Formerly known as Azure AI Services or Azure Cognitive Services is a unified collection of prebuilt AI capabilities within the Microsoft Foundry platform
Hi Sh alsehri,
You can use Model Leaderboards in the Azure AI Foundry portal to view the Safety Benchmarks of language models. Microsoft uses the following evaluations:
- HarmBench (standard, contextual, copyright) measures Attack Success Rate — the lower this rate, the more robust the model is against malicious prompts that try to make it generate harmful or inappropriate content.
- WMDP (Weapons of Mass Destruction Proxy) checks domain knowledge in cybersecurity, biosecurity, and chemical security, with Accuracy as its metric. A model with high scores here can understand sensitive domains — which is useful, but also needs safeguards so it doesn’t inadvertently generate harmful content.
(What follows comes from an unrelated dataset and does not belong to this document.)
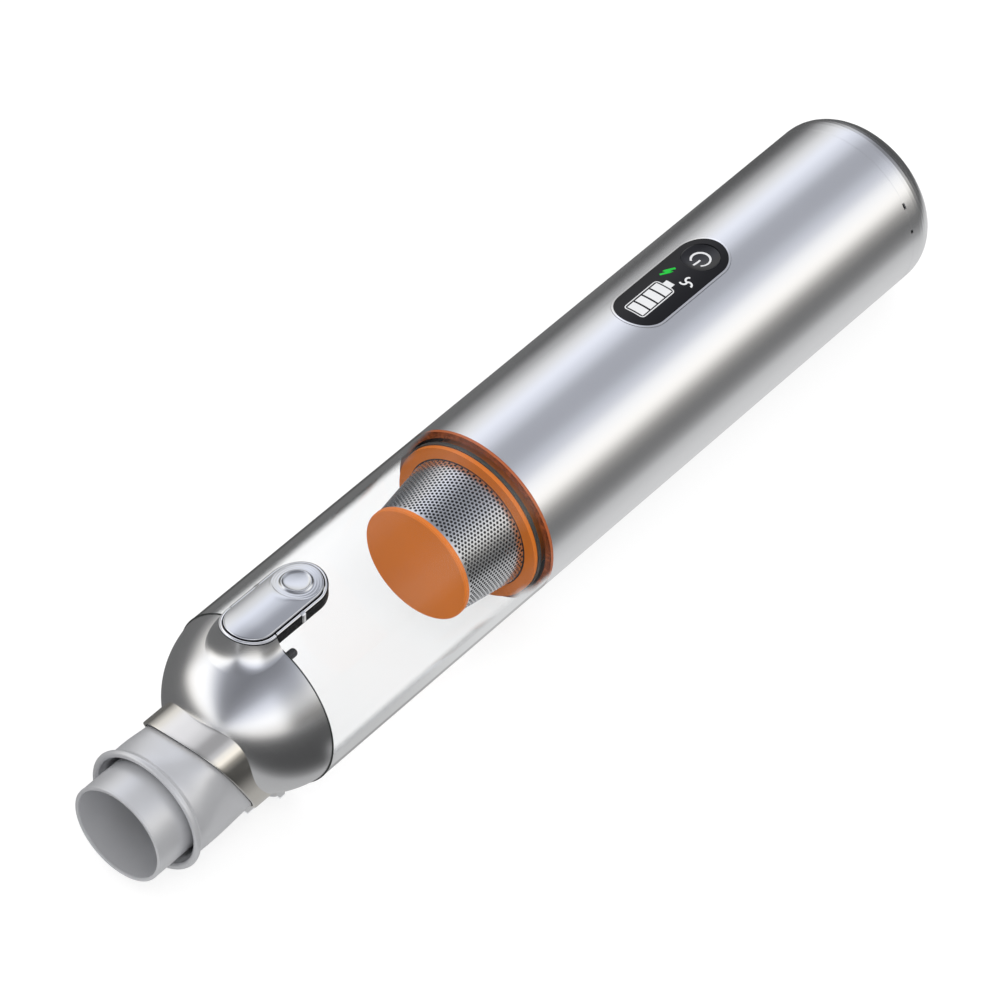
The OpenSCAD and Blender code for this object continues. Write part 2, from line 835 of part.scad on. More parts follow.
// Wire wound round the latch pin, with one leg along the cup and one along the lever
module latch_spring() {
    sides = 6;
    steps = 12;
    count = steps * spring_turns;
    half = spring_turns * spring_pitch / 2;
    rings = concat(
        [wire_ring(-90, leg_len, -half, sides)],
        [
            for (j = [0 : count])
                wire_ring(-90 - 360 * j / steps, 0, -half + spring_pitch * j / steps, sides)
        ],
        [wire_ring(90, leg_len, half, sides)]
    );
    last = (len(rings) - 1) * sides;
    faces = concat(
        [for (k = [1 : sides - 2]) [0, k, k + 1]],
        [
            for (j = [0 : len(rings) - 2], k = [0 : sides - 1])
                let (a = j * sides + k, b = j * sides + (k + 1) % sides)
                each [[a, b + sides, b], [a, a + sides, b + sides]]
        ],
        [for (k = [1 : sides - 2]) [last, last + k + 1, last + k]]
    );
    color("lightgray") placed() polyhedron([for (ring = rings) each ring], faces);
}

// Front cap group

// Outline of the dome, shrunk by a wall for the inside
function dome_profile(inset, x_open) =
    let (a = dome_a - inset, r = body_r - inset,
         t0 = acos((dome_mid_x - x_open) / a))
    [
        [0, x_open],
        for (i = [0 : dome_steps])
            let (t = t0 * (1 - i / dome_steps))
            [r * sin(t), dome_mid_x - a * cos(t)]
    ];

// A prism along X with the collar's outline, shrunk by a wall
module collar_prism(inset, x0, x1) {
    translate([x0, 0, nozzle_z]) rotate([0, 90, 0]) linear_extrude(x1 - x0)
        polygon(soft_square(collar_half_h - inset, collar_half_w - inset, collar_power, 64));
}

// All the space behind the collar's slanted front, moved forward by ahead
module behind_slant(ahead) {
    translate([collar_x - ahead, 0, nozzle_z]) rotate([0, -collar_slant, 0])
        block([0, -2 * body_r, -4 * body_r], [4 * body_r, 2 * body_r, 4 * body_r]);
}

module cap_boss() {
    intersection() {
        pill(lever_front - side_gap - rim_w, -cup_len + 20, rim_half_w, 0, 2 * body_r);
        rod(rim_top_r, lever_front - 5, cap_x);
    }
}

module cap_pocket() {
    difference() {
        pill(lever_front - side_gap, -cup_len + 20, pocket_half_w, 0.5 * body_r, 2 * body_r);
        rod(pocket_floor_r, lever_front - 5, -cup_len + 30);
    }
}

// Wide block round the hinge, and a narrower keel that runs forward under the collar
module hinge_block() {
    block([hinge_x - block_len, -hinge_half, -body_r], [hinge_x, hinge_half, block_top]);
    block([hinge_x - keel_len, -keel_half_w, -body_r], [hinge_x, keel_half_w, block_top]);
}

module hinge_housing() {
    intersection() {
        cross_rod(hinge_slot_r + housing_wall, hinge_x, hinge_z,
                  -hinge_half - housing_wall, hinge_half + housing_wall);
        rod(body_r - dome_wall / 2, hinge_x - 20, cap_x);
    }
}

module hinge_slots() {
    for (side = [-1, 1]) {
        y0 = side > 0 ? ear_start - side_gap : -ear_start - ear_w - side_gap;
        cross_rod(hinge_slot_r, hinge_x, hinge_z, y0, y0 + ear_w + 2 * side_gap);
    }
    difference() {
        block([hinge_x, -hinge_half - 0.4, -body_r - 1], [cap_x + 1, hinge_half + 0.4, hinge_z]);
        cross_rod(hinge_r, hinge_x, hinge_z, -hinge_half, hinge_half);
    }
}

module seal_groove(extra) {
    difference() {
        pipe(body_r - 1, body_r - 1.9, cap_x - 1.2, cap_x + extra);
        block([cap_x - 3, -hinge_half - 3, -2 * body_r], [cap_x + 3, hinge_half + 3, 0]);
    }
}

// Turns a piece to where the locating peg sits on the rim
module at_peg() {
    rotate([peg_angle, 0, 0]) translate([0, 0, peg_ring_r]) children();
}

module front_cap() {
    color("silver") placed() difference() {
        union() {
            difference() {
                union() {
                    turned(dome_profile(0, cap_x));
                    intersection() {
                        collar_prism(0, collar_x - 30, collar_x + collar_depth);
                        behind_slant(0);
                    }
                    cap_boss();
                    hinge_block();
                }
                turned(dome_profile(dome_wall, cap_x + 0.01));
                collar_prism(collar_wall, collar_x - 40, collar_x + collar_depth + 1);
            }
            hinge_housing();
            at_peg() block([cap_x - peg_sink - 1, -peg_r - 0.8, -peg_r - 0.6], [cap_x, peg_r + 0.8, 2.4]);
        }
        cap_pocket();
        hinge_slots();
        seal_groove(1);
        at_peg() rod(peg_r, cap_x - peg_sink, cap_x + 1);
        cross_rod(hinge_pin_r + pin_gap, hinge_x, hinge_z, -body_r, body_r);
    }
}

module cap_seal() {
    color([0.3, 0.3, 0.3]) placed() seal_groove(0.05);
}

module hinge_pin() {
    color("lightgray") placed()
        cross_rod(hinge_pin_r, hinge_x, hinge_z, -hinge_half, hinge_half);
}

module locating_peg() {
    color([0.1, 0.1, 0.1]) placed() at_peg() rod(peg_r, cap_x - peg_sink, cap_x + peg_len);
}

// One ring of the skirt: its place, slant, half width, half height and squareness
function skirt_ring(x, lean, a, b, power, sides) = [
    for (p = soft_square(a, b, power, sides)) [x - lean * p[1], p[0], nozzle_z + p[1]]
];

// Rings of one side of the skirt's wall, from the collar to just behind the lip
function skirt_side(inset, sides, steps) =
    let (w = collar_half_w - collar_wall - slide_gap - inset,
         h = collar_half_h - collar_wall - slide_gap - inset,
         r = skirt_r - inset, x_lip = lip_x + 3.2)
    concat(
        [skirt_ring(collar_x + skirt_sink, slant, w, h, collar_power, sides)],
        [
            for (i = [0 : steps])
                let (s = i / steps, e = s * s * (3 - 2 * s))
                skirt_ring(collar_x * (1 - s) + x_lip * s, slant * (1 - s),
                           w * (1 - e) + r * e, h * (1 - e) + r * e,
                           collar_power * (1 - e) + 2 * e, sides)
        ]
    );

// The rounded lip, as radius and distance from the lip's front
lip_curve = [[-1, 2.2], [-0.35, 1.3], [0, 0.5], [-0.25, 0.1], [-0.7, 0], [-1.5, 0.1], [-1.8, 0.6]];

module nozzle_skirt() {
    sides = 48;
    steps = 7;
    outer = skirt_side(0, sides, steps);
    inner = skirt_side(skirt_wall, sides, steps);
    lip = [for (p = lip_curve) skirt_ring(lip_x + p[1], 0, lip_r + p[0], lip_r + p[0], 2, sides)];
    back = [for (i = [len(inner) - 1 : -1 : 0]) inner[i]];
    rings = concat(outer, lip, back);
    count = len(rings);
    faces = [
        for (j = [0 : count - 1], i = [0 : sides - 1])
            let (a = j * sides + i, b = j * sides + (i + 1) % sides,
                 c = ((j + 1) % count) * sides + (i + 1) % sides, d = ((j + 1) % count) * sides + i)
            each [[a, b, c], [a, c, d]]
    ];
    color([0.69, 0.7, 0.71]) placed() polyhedron([for (ring = rings) each ring], faces);
}

module inlet_tube() {
    wall = tube_wall;
    seat_front = -skirt_sink - 0.2;
    color([0.72, 0.73, 0.74]) placed() difference() {
        union() {
            translate([0, 0, nozzle_z]) turned([
                [tube_r - wall, mouth_x], [tube_r, mouth_x], [tube_r, mouth_x + mouth_len],
                [neck_r, neck_x], [neck_r, flap_seat_x], [neck_r - wall, flap_seat_x],
                [neck_r - wall, neck_x], [tube_r - wall, mouth_x + mouth_len]
            ]);
            difference() {
                intersection() {
                    collar_prism(collar_wall + slide_gap, collar_x - 10, collar_x + collar_depth);
                    behind_slant(seat_front);
                }
                behind_slant(seat_front - seat_t);
                translate([0, 0, nozzle_z]) rod(neck_r - wall / 2, collar_x - 20, collar_x + collar_depth);
            }
            for (side = [-1, 1]) flap_ear(side);
        }
        cross_rod(flap_pin_r, flap_hinge_x, flap_hinge_z, -body_r, body_r);
    }
}

// One of the two ears on the inlet tube that hold the flap's pin
module flap_ear(side) {
    y0 = side > 0 ? flap_ear_start : -flap_ear_start - flap_ear_w;
    y1 = y0 + flap_ear_w;
    cross_rod(flap_ear_r, flap_hinge_x, flap_hinge_z, y0, y1);
    block([flap_seat_x - 0.5, y0, flap_hinge_z - flap_ear_r], [flap_hinge_x, y1, flap_hinge_z + flap_ear_r]);
    block([flap_seat_x - 3, y0, nozzle_z + neck_r - 2], [flap_seat_x, y1, flap_hinge_z + flap_ear_r]);
}

module inlet_flap() {
    x0 = flap_hinge_x - flap_t / 2;
    color([0.35, 0.35, 0.36]) placed() difference() {
        union() {
            translate([0, 0, nozzle_z]) rod(neck_r - 0.2, x0, x0 + flap_t);
            cross_rod(flap_pin_r + 0.5, flap_hinge_x, flap_hinge_z, -flap_half, flap_half);
            block([x0, -flap_half, nozzle_z + neck_r / 2], [x0 + flap_t, flap_half, flap_hinge_z]);
        }
        cross_rod(flap_pin_r + pin_gap, flap_hinge_x, flap_hinge_z, -body_r, body_r);
    }
}

module flap_pin() {
    end = flap_ear_start + flap_ear_w;
    color("lightgray") placed() cross_rod(flap_pin_r, flap_hinge_x, flap_hinge_z, -end, end);
}

body_shell();
rear_cap();
panel_bezel();
control_panel();
power_button();
control_board();
button_switch();
light_guide();
screws();
cup_seal();
bulkhead();
chassis();
fan_shroud();
impeller();
motor_shaft();
diffuser();
motor();
motor_mount();
motor_driver();
battery_holder_front();
battery_cells();
battery_holder_rear();
exhaust_foam();
charge_board();
charge_port();
dust_cup();
filter_gasket();
filter_flange();
filter_mesh();
filter_core();
filter_disc();
latch_frame();
latch_rim();
latch_pin();
latch_lever();
latch_spring();
front_cap();
cap_seal();
hinge_pin();
locating_peg();
nozzle_skirt();
inlet_tube();
inlet_flap();
flap_pin();
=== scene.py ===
"""Cordless handheld vacuum cleaner: finishes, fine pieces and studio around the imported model.

Points are written in millimetres in the seam frame of the source: x = 0 at the seam of the
dust cup and the body, on the body's axis, with the nozzle towards -X and the panel towards +Z.
"""
import json
import math

import bmesh
import bpy
from mathutils import Matrix, Vector


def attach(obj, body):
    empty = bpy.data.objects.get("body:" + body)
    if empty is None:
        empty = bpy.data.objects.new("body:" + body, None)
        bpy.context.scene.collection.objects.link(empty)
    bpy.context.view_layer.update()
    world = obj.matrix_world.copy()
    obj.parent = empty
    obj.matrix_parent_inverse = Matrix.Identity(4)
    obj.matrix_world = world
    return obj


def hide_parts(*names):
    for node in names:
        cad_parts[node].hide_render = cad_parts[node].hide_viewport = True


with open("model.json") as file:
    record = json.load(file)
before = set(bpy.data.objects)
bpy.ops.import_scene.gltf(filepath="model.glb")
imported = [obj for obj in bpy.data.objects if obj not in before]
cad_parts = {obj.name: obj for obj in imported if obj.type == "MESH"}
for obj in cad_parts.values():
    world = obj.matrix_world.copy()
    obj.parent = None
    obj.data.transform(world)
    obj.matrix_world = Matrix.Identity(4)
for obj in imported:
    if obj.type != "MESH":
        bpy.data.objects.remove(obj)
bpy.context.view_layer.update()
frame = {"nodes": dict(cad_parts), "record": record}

MM = 0.001
MID_X = 16.7
BODY_R = 28.0
AXIS_Z = BODY_R


def at(x, y, z):
    """A point of the seam frame in metres of the part's own frame."""
    return Vector(((x - MID_X) * MM, y * MM, (z + AXIS_Z) * MM))


# Camera

CAMERA_LENS = 200.6
CAMERA_SENSOR = 36.0
CAMERA_AZIMUTH = -50.415
CAMERA_ELEVATION = 43.955
CAMERA_REACH = 1581.8
CAMERA_SIDE = 6.955
CAMERA_LIFT = 3.934


def make_camera():
    azimuth = math.radians(CAMERA_AZIMUTH)
    elevation = math.radians(CAMERA_ELEVATION)
    back = Vector((math.sin(azimuth) * math.cos(elevation),
                   -math.cos(azimuth) * math.cos(elevation),
                   math.sin(elevation)))
    right = Vector((math.cos(azimuth), math.sin(azimuth), 0.0))
    up = back.cross(right)
    lens = bpy.data.cameras.new("camera")
    lens.lens = CAMERA_LENS
    lens.sensor_width = CAMERA_SENSOR
    lens.clip_start = 0.05
    lens.clip_end = 50.0
    camera = bpy.data.objects.new("camera", lens)
    spot = back * CAMERA_REACH + right * CAMERA_SIDE + up * CAMERA_LIFT
    turn = Matrix((right, up, back)).transposed().to_4x4()
    camera.matrix_world = Matrix.Translation(at(*spot)) @ turn
    bpy.context.scene.collection.objects.link(camera)
    bpy.context.scene.camera = camera


# Shader maths

class Value:
    """What a node gives, so that shader maths reads as plain expressions."""

    def __init__(self, graph, socket):
        self.graph = graph
        self.socket = socket

    def maths(self, operation, *others):
        inputs = dict(enumerate((self,) + others))
        return self.graph.node("ShaderNodeMath", {"operation": operation}, inputs)

    def __add__(self, other):
        return self.maths("ADD", other)

    def __sub__(self, other):
        return self.maths("SUBTRACT", other)

    def __mul__(self, other):
        return self.maths("MULTIPLY", other)

    def __truediv__(self, other):
        return self.maths("DIVIDE", other)

    def __pow__(self, other):
        return self.maths("POWER", other)

    __radd__ = __add__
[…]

- Toxigen assesses how well a model detects implicit toxic or hateful language using the F1 Score — higher scores mean the model is better at avoiding or flagging harmful speech.
Here is the supported documentation:
https://learn.microsoft.com/en-us/azure/ai-foundry/concepts/model-benchmarks#safety-benchmarks-of-language-models
You can also configure content filtering to detect four categories of harmful content (violence, hate, sexual, and self-harm) at four severity levels (safe, low, medium, and high). Here is the supported documentation:
https://learn.microsoft.com/en-us/azure/ai-foundry/foundry-models/how-to/configure-content-filters?tabs=python&pivots=ai-foundry-portal
If an application is directed towards children, then you should test with multiple test cases to ensure its safety, as Microsoft states that customers remain responsible for selecting an appropriate model for their use case and implementing appropriate measures. Here is the supported documentation:
https://learn.microsoft.com/en-us/azure/ai-foundry/concepts/foundry-models-overview
Feel free to accept this as an answer.
Thankyou for reaching out to the Microsoft QNA Portal.